Caffeine seems to be everywhere you look nowadays. Besides the usual coffee and tea consumption, caffeine can be found in gels, gum and aspirin. When it comes to caffeine in sports nutrition, it can either enhance or regress an athlete's abilities.

Physical Stress: Known and Unknown

Caffeine can stress the body, without an athlete even realizing it. For instance, a dark roast coffee bean has less caffeine than a light roast bean. If you're going for a ten mile run and drank a dark roast coffee at breakfast, your caffeine peak may have already begun to recede. This crash can make you reach for a caffeinated energy product. However, if you drink caffeine close to a strenuous workout, there is a risk of putting unnecessary strain on the heart. When cooling down from a workout,take note of your pulse before reaching for caffeine. Many athletes afflicted with a headache after a workout may grab an aspirin. Two Extra Strength Excedrin have one hundred and thirty grams of pharmaceutical grade caffeine. This is equivalent to about one cup of coffee. The heart and other organs may once again be at risk. Assessing these simple choices could make an adjustment that may give you that extra edge needed to enhance your workout. Talk to your doctor about your medical history and how caffeine may apply.

Know Your Limits

Ingesting caffeine one hour prior to a workout can sometimes help stamina and endurance. Below is a list of common foods and their approximate caffeine content. Knowing the amount of caffeine you ingest and how you react to it can give you that extra edge in not only your physical but mental performance as well.
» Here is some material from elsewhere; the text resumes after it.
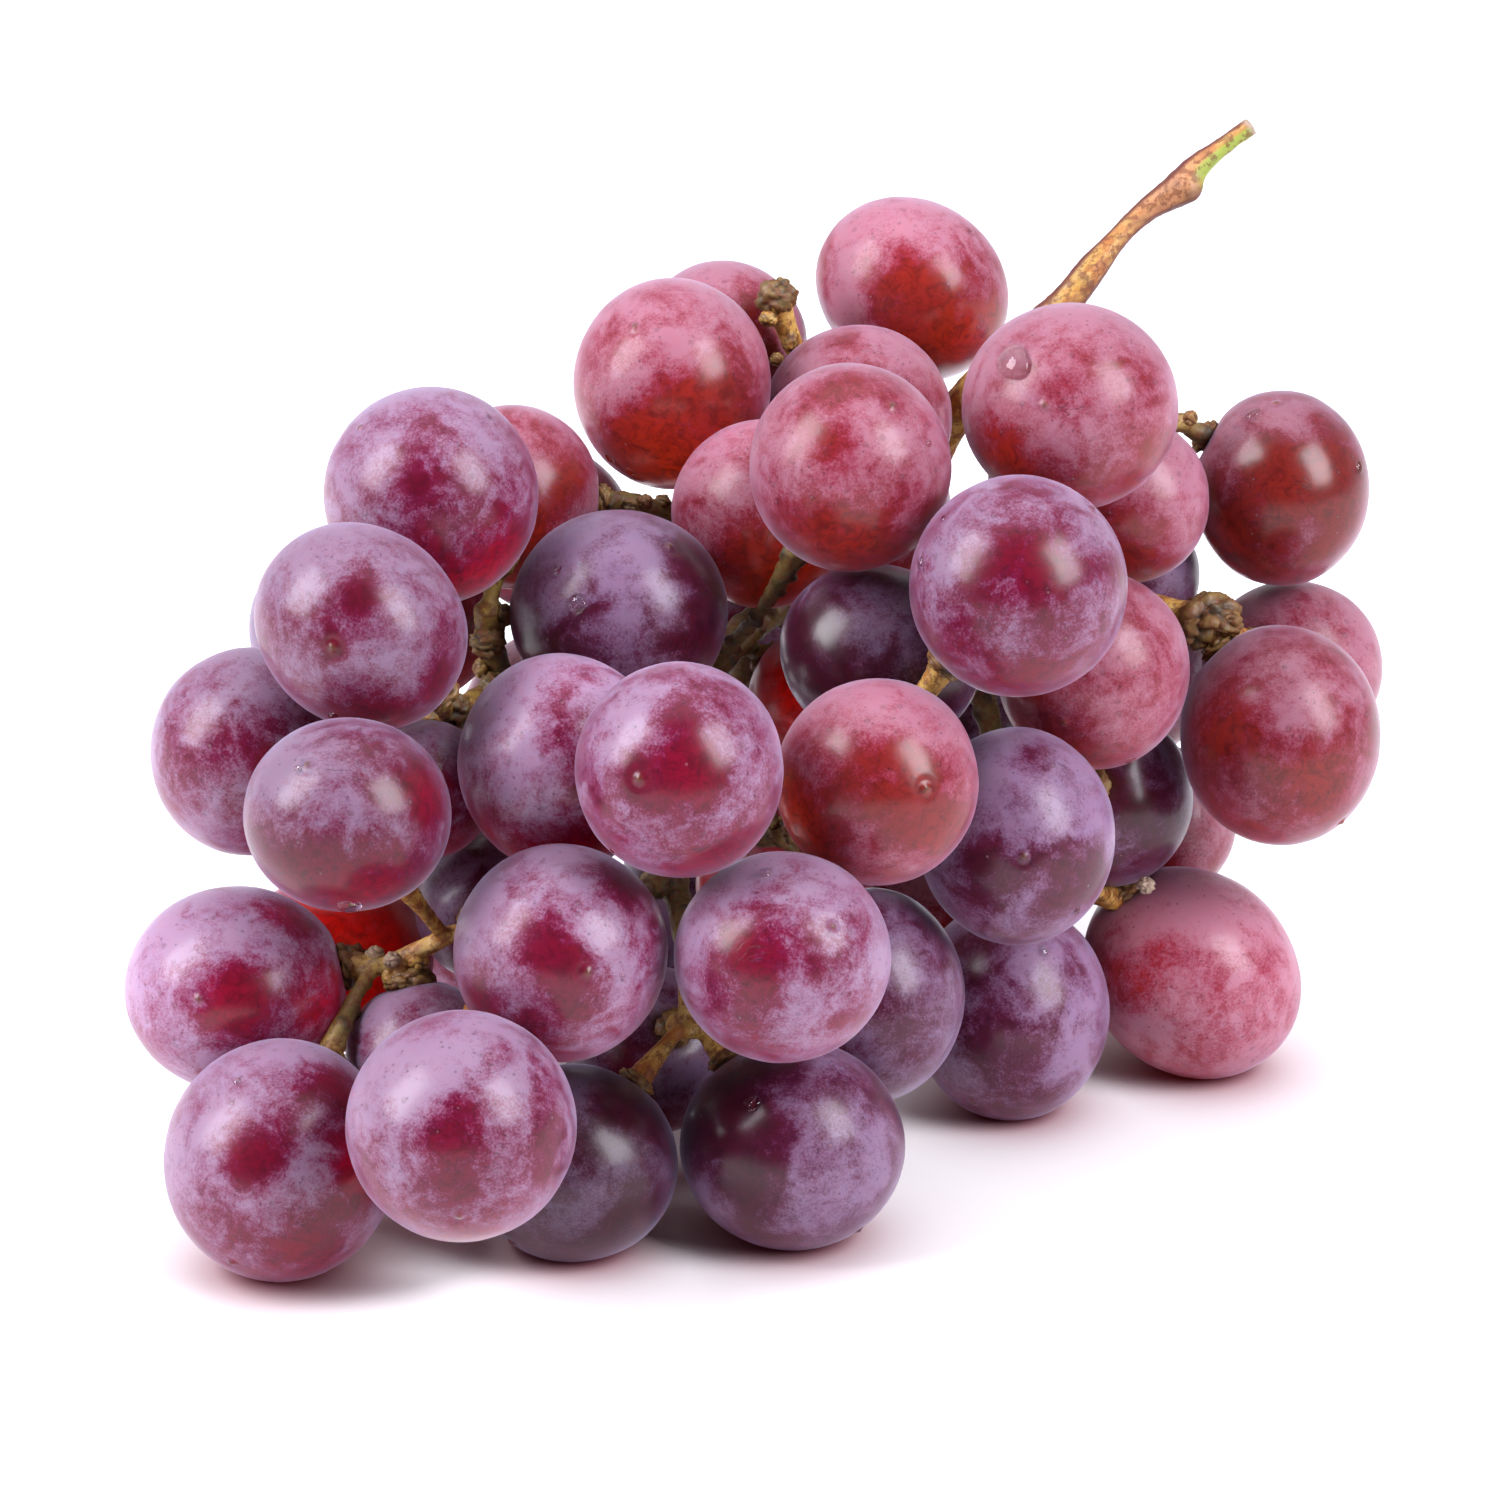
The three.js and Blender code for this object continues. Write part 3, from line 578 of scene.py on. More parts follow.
# Where the mask, the haze and the thick wax each begin and are full
WAX_LEVELS, HAZE_LEVELS, THICK_LEVELS = (-0.05, 1.0), (0.05, 0.60), (0.28, 1.08)
FINE_RELIEF = 0.5

bloom_tree, given, result = start_group(
    "waxy_bloom",
    [("Skin", COLOUR, (0.3, 0.02, 0.05, 1)), ("Haze", COLOUR, (0.3, 0.1, 0.2, 1)),
     ("Wax", COLOUR, (0.5, 0.35, 0.5, 1)), ("Amount", NUMBER, 0.5),
     ("Cover", NUMBER, 0.9)],
    [("Color", COLOUR), ("Mask", NUMBER), ("Height", NUMBER)])
place = object_place(bloom_tree)
lumps = 0.0
for scale, detail, roughness, distortion, share in WAX_LAYERS:
    layer = grain(bloom_tree, place, scale, detail, roughness, distortion)
    lumps = maths(bloom_tree, "ADD", times(bloom_tree, layer, share), lumps)
level = times(bloom_tree, maths(bloom_tree, "SUBTRACT", lumps, WAX_MEAN), WAX_CONTRAST)
level = maths(bloom_tree, "ADD", level, given["Amount"])
wax = stretch(bloom_tree, level, *WAX_LEVELS)
hazy = blend(bloom_tree, stretch(bloom_tree, level, *HAZE_LEVELS), given["Skin"], given["Haze"])
thick = times(bloom_tree, stretch(bloom_tree, level, *THICK_LEVELS), given["Cover"])
height = maths(bloom_tree, "ADD", wax, times(bloom_tree, layer, FINE_RELIEF))
bloom_tree.links.new(blend(bloom_tree, thick, hazy, given["Wax"]), result["Color"])
bloom_tree.links.new(wax, result["Mask"])
bloom_tree.links.new(height, result["Height"])
print("the bloom has", len(WAX_LAYERS), "layers")

# %% [markdown]
# ## Pores, freckles and scratches
# Up close, a grape has pale pores with a darker ring, a few brown freckles, and hair-thin scratches
# where twigs brushed it. Pores and freckles are the middles of cells, kept only where the cell's own
# random number is high. Scratches are a noise pulled long in one direction and cut to thin lines.

# %% Group: small marks of the skin
PORE_CELLS, PORE_KEEP = 520, 0.62  # cells in a metre, and the number over which a cell has a pore
FRECKLE_CELLS, FRECKLE_KEEP = 1200, 0.70
PORE_SIZE, RING_SIZE, FRECKLE_SIZE = (0.05, 0.12), (0.12, 0.26), (0.10, 0.28)  # full, and faded out
SCRATCH_TURN, SCRATCH_PULL = (0.5, 0.9, 0.3), (90, 1500, 500)
SCRATCH_WIDTH = (0.004, 0.014)
SCRATCHED = (0.56, 0.68)  # of a slow noise, where there are scratches
SCRATCH_DEEP = 0.6
RING_BROWN, FRECKLE_BROWN = (0.022, 0.002, 0.006, 1), (0.016, 0.002, 0.007, 1)
SCRATCH_BROWN, PORE_PALE = (0.020, 0.002, 0.007, 1), (0.22, 0.10, 0.13, 1)

marks_tree, given, result = start_group(
    "skin_marks", [("Color", COLOUR, (0.3, 0.02, 0.05, 1)), ("Freckles", NUMBER, 0.7)],
    [("Color", COLOUR), ("Height", NUMBER)])
place = object_place(marks_tree)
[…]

  • 8 oz. brewed black coffee = 135 mg
  • 8 oz. instant = 95 mg
  • 1 oz. espresso = 30-50 mg
  • 8 oz. green tea = 25-40 mg
  • 8 oz. black tea = 40-70 mg
  • 12 oz. Coca-Cola = 34.5 mg
  • 12 oz. Diet Coke = 46.5 mg
  • 16 oz. Red Bull = 80 mg
  • 1.5 oz. milk chocolate bar = 27 mg
  • 4 oz. ready to eat chocolate pudding = 9 mg
  • Caffeinated Energy Gels = 30-50 mg


You could be suffering from dehydration or acid reflux and not even know why. Caffeine could be the culprit. There is research suggesting that caffeine may dehydrate the body. This still remains a debate, but if a person consumes caffeine and has repeated muscle cramps, there very well could be a link. Water deprived muscles will shrink and contract, causing pain. The skin will also display signs of dehydration. Watch for dry flaking and minimal elasticity. This depends on the amount of caffeine ingested as well as the individual, but if it sounds like you, you may want to look into it.


Caffeine can sometimes induce acid reflux due to its high acidity. If in the middle of a workout you find yourself battling a succession of burning belches, there is a good chance that it's that day’s caffeine bubbling up the esophagus.

Try Another Kick

Caffeine from the coffee bean is believed by some to have a different effect than caffeine from leaves. Yerba Mate', popular in Argentina, is a tea derived from the naturally caffeinated leaves of the Mate' tree. This tea offers a similar caffeine effect, but has a calmer rise and fall of the caffeine "high."